Written problem – Every line in the listing is to be echoed verbatim.

Stored data –
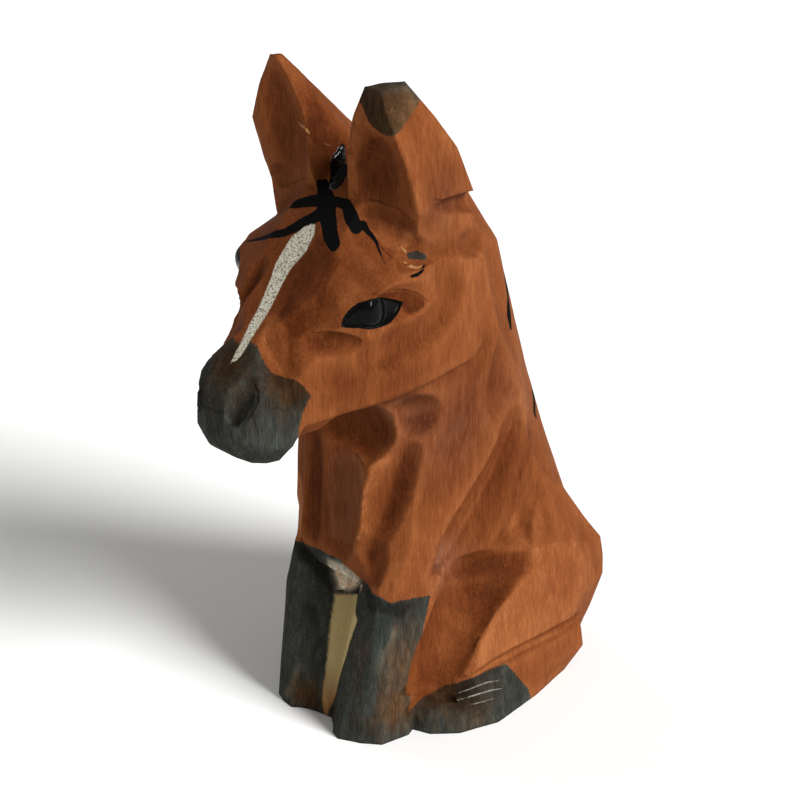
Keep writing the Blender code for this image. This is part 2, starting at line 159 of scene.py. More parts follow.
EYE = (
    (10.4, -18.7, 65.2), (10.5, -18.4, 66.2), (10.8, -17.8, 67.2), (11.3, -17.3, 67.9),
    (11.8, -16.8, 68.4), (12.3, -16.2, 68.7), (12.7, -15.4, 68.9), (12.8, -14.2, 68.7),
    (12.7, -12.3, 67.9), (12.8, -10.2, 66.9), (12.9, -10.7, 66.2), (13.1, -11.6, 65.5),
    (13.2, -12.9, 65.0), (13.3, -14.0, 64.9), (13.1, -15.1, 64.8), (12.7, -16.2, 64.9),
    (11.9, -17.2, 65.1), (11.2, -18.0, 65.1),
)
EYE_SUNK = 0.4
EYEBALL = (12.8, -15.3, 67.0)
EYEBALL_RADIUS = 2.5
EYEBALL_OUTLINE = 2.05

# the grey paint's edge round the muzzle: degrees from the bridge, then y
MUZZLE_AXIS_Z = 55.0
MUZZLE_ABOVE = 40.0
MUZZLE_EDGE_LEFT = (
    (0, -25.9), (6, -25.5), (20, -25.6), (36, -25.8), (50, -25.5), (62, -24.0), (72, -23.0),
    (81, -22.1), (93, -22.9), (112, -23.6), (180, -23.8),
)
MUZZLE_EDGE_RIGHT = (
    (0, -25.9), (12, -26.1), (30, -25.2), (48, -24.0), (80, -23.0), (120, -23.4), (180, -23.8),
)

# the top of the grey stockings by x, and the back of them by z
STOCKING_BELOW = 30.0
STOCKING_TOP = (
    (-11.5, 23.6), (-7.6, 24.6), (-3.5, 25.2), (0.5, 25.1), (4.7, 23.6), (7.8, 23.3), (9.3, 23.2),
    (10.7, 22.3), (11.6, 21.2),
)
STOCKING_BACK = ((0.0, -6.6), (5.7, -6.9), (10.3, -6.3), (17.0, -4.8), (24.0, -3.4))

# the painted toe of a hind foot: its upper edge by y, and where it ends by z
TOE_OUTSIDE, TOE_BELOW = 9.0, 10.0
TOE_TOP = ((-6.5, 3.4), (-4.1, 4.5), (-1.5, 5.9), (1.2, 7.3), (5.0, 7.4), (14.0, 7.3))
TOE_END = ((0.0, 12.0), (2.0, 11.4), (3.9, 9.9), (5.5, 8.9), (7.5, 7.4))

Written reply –
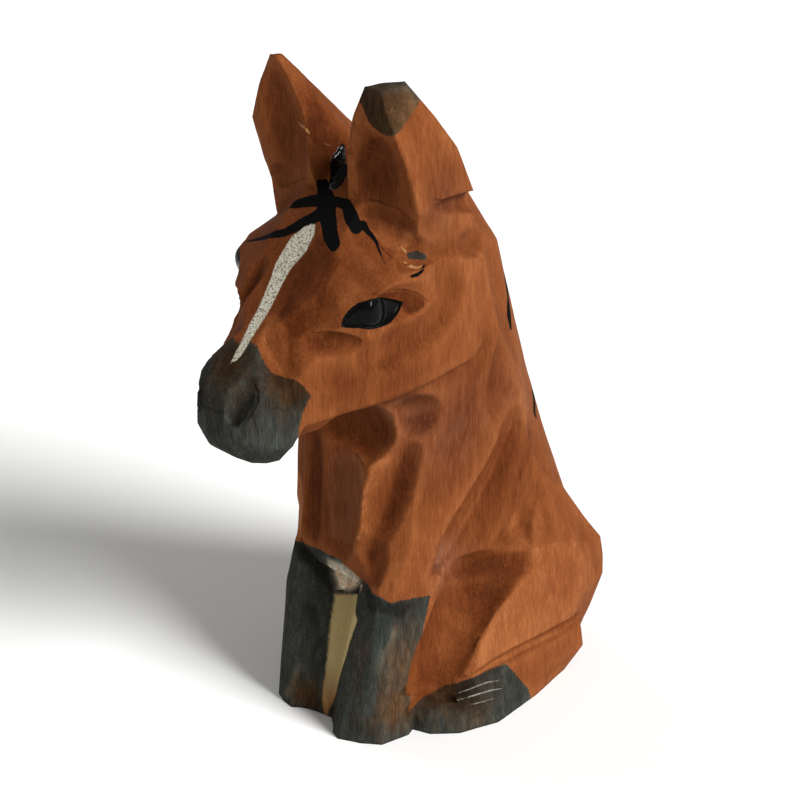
Keep writing the Blender code for this image. This is part 2, starting at line 159 of scene.py. More parts follow.
EYE = (
    (10.4, -18.7, 65.2), (10.5, -18.4, 66.2), (10.8, -17.8, 67.2), (11.3, -17.3, 67.9),
    (11.8, -16.8, 68.4), (12.3, -16.2, 68.7), (12.7, -15.4, 68.9), (12.8, -14.2, 68.7),
    (12.7, -12.3, 67.9), (12.8, -10.2, 66.9), (12.9, -10.7, 66.2), (13.1, -11.6, 65.5),
    (13.2, -12.9, 65.0), (13.3, -14.0, 64.9), (13.1, -15.1, 64.8), (12.7, -16.2, 64.9),
    (11.9, -17.2, 65.1), (11.2, -18.0, 65.1),
)
EYE_SUNK = 0.4
EYEBALL = (12.8, -15.3, 67.0)
EYEBALL_RADIUS = 2.5
EYEBALL_OUTLINE = 2.05

# the grey paint's edge round the muzzle: degrees from the bridge, then y
MUZZLE_AXIS_Z = 55.0
MUZZLE_ABOVE = 40.0
MUZZLE_EDGE_LEFT = (
    (0, -25.9), (6, -25.5), (20, -25.6), (36, -25.8), (50, -25.5), (62, -24.0), (72, -23.0),
    (81, -22.1), (93, -22.9), (112, -23.6), (180, -23.8),
)
MUZZLE_EDGE_RIGHT = (
    (0, -25.9), (12, -26.1), (30, -25.2), (48, -24.0), (80, -23.0), (120, -23.4), (180, -23.8),
)

# the top of the grey stockings by x, and the back of them by z
STOCKING_BELOW = 30.0
STOCKING_TOP = (
    (-11.5, 23.6), (-7.6, 24.6), (-3.5, 25.2), (0.5, 25.1), (4.7, 23.6), (7.8, 23.3), (9.3, 23.2),
    (10.7, 22.3), (11.6, 21.2),
)
STOCKING_BACK = ((0.0, -6.6), (5.7, -6.9), (10.3, -6.3), (17.0, -4.8), (24.0, -3.4))

# the painted toe of a hind foot: its upper edge by y, and where it ends by z
TOE_OUTSIDE, TOE_BELOW = 9.0, 10.0
TOE_TOP = ((-6.5, 3.4), (-4.1, 4.5), (-1.5, 5.9), (1.2, 7.3), (5.0, 7.4), (14.0, 7.3))
TOE_END = ((0.0, 12.0), (2.0, 11.4), (3.9, 9.9), (5.5, 8.9), (7.5, 7.4))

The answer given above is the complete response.